Об этом говорит Ольга Седакова в эссе об Аверинцеве из книги "Апология разума":

Сергей Сергеевич сказал: "Но согласитесь, Оля, что если что противоположно, так это не поэзия и проза, не проза и бытовая речь… По-настоящему противоположны вещи, которые называются одним словом: поэзия и поэзия, литература и литература <…>" Сергей Сергеевич коснулся, быть может, самого больного места современной культуры – различения: различения истинного и ложного, подлинного и поддельного, оригинала и копии. Это, вероятно, одна из ключевых тем последних десятилетий. Умберто Эко в своем "Имени Розы" впервые предложил думать, что истинное и ложное неразличимо, что различение это – более или мене предрассудок, и притом предрассудок опасный (почитатели "истинного" непременно становятся фанатиками), что у нас нет никакого инструмента, нет никаких аргументов, чтобы отличить истинное от ложного. <…> И не стоит думать, что заявление Умберто Эко – какая-то злонамеренная провокация: он даже готов предположить (в том же романе "Имя Розы"), что святые различают истинное и ложное, но как бы само собой разумеется, что время святых бесповоротно миновало, а нашему времени остались симулякры святости – святые и невротические фанатики, поэтому уж лучше мы различать не будем, не будем притворяться, что различаем, не будем искать настоящего или чтить что-то как настоящее. <…> Современный страх перед любой уверенностью – это реакция на опыт двадцатого века: на догматизм, массовую "пассионарность", идеологичность, на "великие и единственные истины", в жертвы которым принесли миллионы жизней. Реакция, конечно, не мудрая, паническая, но понять ее можно, памятуя, как людей мучили "непреложными истинами". Другое дело, что требование неуверенности и агностицизма само стало новой идеологией, идеологией не хуже прежних.

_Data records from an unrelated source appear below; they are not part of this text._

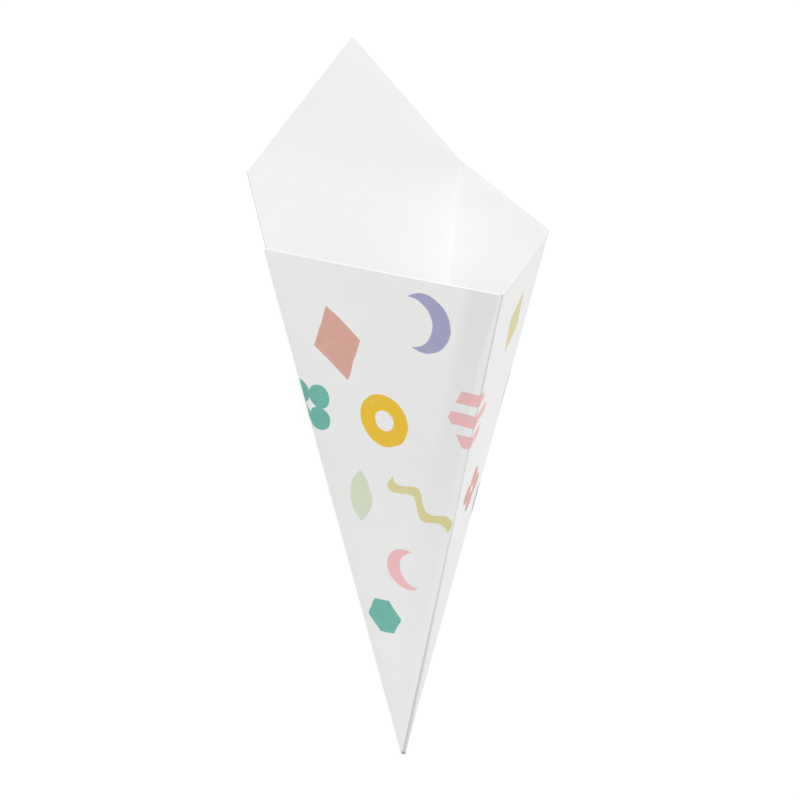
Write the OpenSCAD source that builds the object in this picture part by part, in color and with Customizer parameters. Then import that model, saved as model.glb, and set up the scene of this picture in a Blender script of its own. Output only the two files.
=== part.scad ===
// Paper food cone: one printed board sheet folded into a four-sided open cone
// and closed by a glued flap. Millimetres. It lies on its back panel: the board's
// outer face there is z = 0, the panel's centre line runs along +Y to the peak,
// and the virtual point where all four panels meet is on that line at the tip end.

/* [Blank] */
// angle at the tip of the front panel and of the back panel, degrees
wide_panel_angle = 27; // [24:0.5:30]
// angle at the tip of each of the two narrow right-hand panels, degrees
narrow_panel_angle = 18; // [16:0.5:20]
// tip to front rim, along the left fold
front_rim_length = 215.5; // [190:0.5:225]
// how much nearer the tip the front rim is at the seam than at the left fold
front_rim_drop = 1; // [0:0.1:3]
// tip to rim, along the fold between the two narrow panels
side_rim_length = 221.5; // [212:0.5:232]
// tip to the shoulders of the back panel, along its folds
shoulder_length = 243.8; // [236:0.2:256]
// tip to the peak of the back panel
peak_length = 286.5; // [262:0.5:300]
// how far the peak stands to the right of the back panel's centre line
peak_shift = 1.2; // [0:0.1:3]
// how far the left shoulder stands in from the left fold
shoulder_inset = 2.9; // [2.2:0.1:5]
// outward bow of the rim over the narrow panel beside the seam
rim_bow = 0.7; // [0.3:0.1:2]
// distance from the virtual point to the cut end of the tip, along its folds
tip_cut = 5.2; // [5:0.1:8]

/* [Board] */
// thickness of the board
board_thickness = 0.45; // [0.35:0.05:0.5]

/* [Folds] */
// angle that the cone is opened to, between its left fold and its right fold, degrees
opening_angle = 28; // [24:0.5:32]
// outer radius of the scored folds
score_radius = 0.55; // [0.52:0.01:0.6]
// outer radius of the soft left fold at the tip
soft_radius_tip = 0.6; // [0.55:0.01:0.7]
// outer radius of the soft left fold at the front rim
soft_radius_rim = 1.6; // [1:0.1:2]

/* [Glue flap] */
// width of the flap behind the front panel
flap_width = 14.5; // [10:0.5:18]
// angle at which the flap narrows towards the tip, degrees
flap_taper = 14; // [10:1:16]
// how far the flap's upper edge stays under the front rim at the seam
flap_drop = 1; // [0.5:0.5:4]
// how far the front panel's cut edge stands in from the seam's corner
seam_step = 0.5; // [0.3:0.05:0.5]

/* [Hidden] */
$fn = 96;
eps = 0.01;
lap = 4;
half = wide_panel_angle / 2;
ray_b = half;
ray_r = half + narrow_panel_angle;
ray_f = half + 2 * narrow_panel_angle;
// inner angles of the cone's cross-section at its left, right and two other corners
left_corner = 2 * acos((cos(narrow_panel_angle) - cos(wide_panel_angle) * cos(opening_angle))
    / (sin(wide_panel_angle) * sin(opening_angle)));
right_corner = 2 * acos((cos(wide_panel_angle) - cos(narrow_panel_angle) * cos(opening_angle))
    / (sin(narrow_panel_angle) * sin(opening_angle)));
mid_corner = acos((cos(opening_angle) - cos(wide_panel_angle) * cos(narrow_panel_angle))
    / (sin(wide_panel_angle) * sin(narrow_panel_angle)));
// the flap's face is sunk under the front panel by the board, less the glue's bite
flap_depth = board_thickness - 0.02;
flap_line = flap_depth / sin(mid_corner);
middle = (peak_length + tip_cut) / 2;
// the sheet is drawn from a little nearer the virtual point, then cut across
start = tip_cut - 0.6;
// tip to rim along the seam
seam_rim = front_rim_length - front_rim_drop;
left_ray = [-sin(ray_b), cos(ray_b), 0];
right_ray = [sin(ray_b), cos(ray_b), 0] * cos(narrow_panel_angle)
    + [-cos(ray_b) * cos(mid_corner), sin(ray_b) * cos(mid_corner), sin(mid_corner)]
    * sin(narrow_panel_angle);
axis = (left_ray + right_ray) / norm(left_ray + right_ray);

// distance from a corner line at which a fold of that radius leaves the panel
function setback(radius, corner) = radius / tan(corner / 2);
// point of the flat blank: angle from the back panel's centre line, distance from
// the tip along that line, and offset from it towards larger angles
function at(angle, dist, off = 0) =
    [dist * sin(angle) + off * cos(angle), dist * cos(angle) - off * sin(angle)];

module plate() {
    linear_extrude(height = board_thickness) children();
}

// turns what lies beyond a line through the tip up by the fold's outer angle
module folded(angle, corner, shift = 0) {
    p = at(angle, 0, shift);
    translate([p[0], p[1], 0]) rotate(a = corner - 180, v = [sin(angle), cos(angle), 0])
        translate([-p[0], -p[1], 0]) children();
}

// curved strip of a fold, its outer radius growing from r1 at distance s1 to r2 at s2
module fold_strip(angle, corner, s1, s2, r1, r2, shift = 0) {
    d1 = setback(r1, corner);
    d2 = setback(r2, corner);
    lean = atan((d2 - d1) / (s2 - s1));
    run = (s2 - s1) / cos(lean);
    tilt = atan((r2 - r1) / run);
    sweep = acos((cos(180 - corner) - pow(sin(tilt), 2)) / pow(cos(tilt), 2));
    o = r1 - eps;
    i = r1 - board_thickness + eps;
    p = at(angle, s1, shift - d1);
    translate([p[0], p[1], r1]) rotate([0, 0, lean - angle]) rotate([tilt, 0, 0])
        rotate([-90, 0, 0]) rotate([0, 0, 90 - sweep - lap])
            rotate_extrude(angle = sweep + 2 * lap) polygon([
                [i * cos(tilt), -i * sin(tilt)],
                [o * cos(tilt), -o * sin(tilt)],
                [run * sin(tilt) + o * cos(tilt), run * cos(tilt) - o * sin(tilt)],
                [run * sin(tilt) + i * cos(tilt), run * cos(tilt) - i * sin(tilt)]]);
}

module back_panel() {
    inner = setback(soft_radius_tip, left_corner);
    outer = setback(soft_radius_rim, left_corner);
    right = setback(score_radius, mid_corner);
    plate() polygon([
        at(-ray_b, start, inner),
        at(-ray_b, front_rim_length, outer),
        at(-ray_b, shoulder_length, shoulder_inset),
        at(0, peak_length, peak_shift),
        at(ray_b, shoulder_length, -right),
        at(ray_b, start, -right)]);
}

module front_panel() {
    inner = setback(soft_radius_tip, left_corner);
    outer = setback(soft_radius_rim, left_corner);
    free = -ray_b - wide_panel_angle;
    plate() polygon([
        at(-ray_b, start, -inner),
        at(-ray_b, front_rim_length, -outer),
        at(free, seam_rim, seam_step),
        at(free, start, seam_step)]);
}

module back_side_panel() {
    left = setback(score_radius, mid_corner);
    right = setback(score_radius, right_corner);
    plate() polygon([
        at(ray_b, start, left),
        at(ray_b, shoulder_length, left),
        at(ray_r, side_rim_length, -right),
        at(ray_r, start, -right)]);
}

// narrow panel beside the seam, its rim an arc of a large circle
module seam_side_panel() {
    left = setback(score_radius, right_corner);
    right = flap_line + setback(score_radius, mid_corner);
    a = at(ray_r, side_rim_length, left);
    b = at(ray_f, seam_rim, -right);
    chord = norm(b - a);
    radius = chord * chord / (8 * rim_bow) + rim_bow / 2;
    out = [b[1] - a[1], a[0] - b[0]] / chord;
    centre = (a + b) / 2 + out * (radius - rim_bow);
    plate() intersection() {
        polygon([
            at(ray_r, start, left),
            a,
            a - 2 * out * rim_bow,
            b - 2 * out * rim_bow,
            b,
            at(ray_f, start, -right)]);
        translate(centre) circle(r = radius, $fn = 720);
    }
}

module glue_flap() {
    near = setback(score_radius, mid_corner) - flap_line;
    wide = flap_width - flap_line;
    root = near + 0.4;
    knee = start + (wide - root) / tan(flap_taper);
    top = tan(half + 6);
    plate() polygon([
        at(ray_f, start, near),
        at(ray_f, seam_rim - flap_drop, near),
        at(ray_f, seam_rim - flap_drop - (wide - near) * top, wide),
        at(ray_f, knee, wide),
        at(ray_f, start, root)]);
}

// everything nearer the virtual point than the cut across the tip
module tip_waste() {
    size = 4 * tip_cut;
    rotate([0, acos(axis[2]), atan2(axis[1], axis[0])])
        translate([-size / 2, -size / 2, tip_cut * cos(opening_angle / 2) - size]) cube(size);
}

// back panel in place, then each further panel turned up along its fold
module wrapped_sheet() {
    back_panel();
    mirror([1, 0, 0]) fold_strip(ray_b, left_corner, start, front_rim_length,
        soft_radius_tip, soft_radius_rim);
    rotate(a = 180 - left_corner, v = left_ray) front_panel();
    fold_strip(ray_b, mid_corner, start, shoulder_length, score_radius, score_radius);
    folded(ray_b, mid_corner) {
        back_side_panel();
        fold_strip(ray_r, right_corner, start, side_rim_length,
            score_radius, score_radius);
        folded(ray_r, right_corner) {
            seam_side_panel();
            fold_strip(ray_f, mid_corner, start, seam_rim,
                score_radius, score_radius, -flap_line);
            folded(ray_f, mid_corner, -flap_line) glue_flap();
        }
    }
}

module cone_sheet() {
    color([0.94, 0.94, 0.93]) translate([0, -middle, 0]) difference() {
        wrapped_sheet();
        tip_waste();
    }
}

cone_sheet();
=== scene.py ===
"""Paper food cone: a printed board sheet, folded from its flat blank and glued to itself."""

from math import acos, cos, radians, sin, tan

import bpy
from bpy.props import FloatProperty, FloatVectorProperty, PointerProperty
from bpy.types import Operator, Panel, PropertyGroup
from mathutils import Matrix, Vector


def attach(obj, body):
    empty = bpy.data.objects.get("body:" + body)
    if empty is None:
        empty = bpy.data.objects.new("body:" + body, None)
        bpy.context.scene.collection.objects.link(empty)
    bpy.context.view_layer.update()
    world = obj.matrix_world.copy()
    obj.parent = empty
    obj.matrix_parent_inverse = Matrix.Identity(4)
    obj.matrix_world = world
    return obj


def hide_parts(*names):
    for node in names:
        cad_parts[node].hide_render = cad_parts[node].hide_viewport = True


bl_info = {
    "name": "Paper food cone",
    "version": (1, 0, 0),
    "blender": (4, 5, 0),
    "location": "3D View > Sidebar > Cone",
    "description": "Folds a printed board blank into a food cone and lights it",
    "category": "Add Mesh",
}

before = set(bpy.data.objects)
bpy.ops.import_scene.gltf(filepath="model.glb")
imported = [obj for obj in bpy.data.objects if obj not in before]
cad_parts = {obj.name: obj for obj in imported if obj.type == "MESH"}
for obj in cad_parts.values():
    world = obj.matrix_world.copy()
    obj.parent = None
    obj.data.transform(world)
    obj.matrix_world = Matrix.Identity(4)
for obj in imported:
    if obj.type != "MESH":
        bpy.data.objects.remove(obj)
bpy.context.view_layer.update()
MM = 0.001


def length(name, description, millimetres):
    return FloatProperty(name=name, description=description, default=millimetres * MM,
                         unit="LENGTH", precision=5)


def angle(name, description, degrees):
    return FloatProperty(name=name, description=description, default=radians(degrees), subtype="ANGLE")


def colour(name, description, rgb):
    return FloatVectorProperty(name=name, description=description, default=rgb, subtype="COLOR", min=0, max=1)


def place(name, description, metres):
    return FloatVectorProperty(name=name, description=description, default=metres,
                               subtype="TRANSLATION", unit="LENGTH")


def amount(name, description, value):
    return FloatProperty(name=name, description=description, default=value)


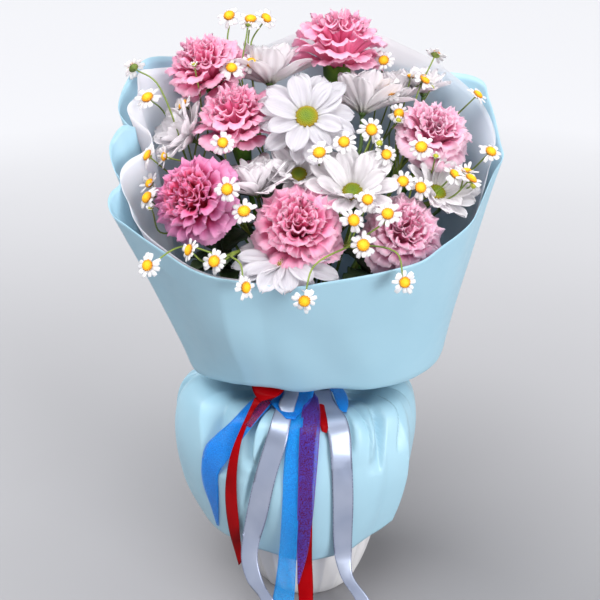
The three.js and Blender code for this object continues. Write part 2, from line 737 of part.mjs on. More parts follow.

Во многом благодаря девочкам с чулками на головах об истинном и ложном снова заговорили вслух. Заговорили с российским размахом и площадной беспощадностью. Двадцатого века словно след простыл. И дело, конечно, не в том, что подлинник храма Христа Спасителя, взорванный большевиками, – это не то же самое, что его новодельная копия, причем не только исторически и художественно. И не в том новость, что ханжество – часть политики, а тиран подминает закон. Выяснилось, что вещи, которые называются одним словом, действительно противоположны: словами "Церковь", "вера" и даже "милосердие" люди ИСКРЕННЕ называют вещи разительно противоположные.

Говоря о том, что мир неисправим и что его можно лишь искупить, Октавио Пас прав. Но итальянские годы научили иному взгляду на вещи. Мир неисправим, но преображаем. Прежде всего чудом, светом дня, который неминуемо меняет цвет всего, что в нем. Только пусть светлым будет не вымышленное за нас фальшивое будущее, а настоящее настоящее.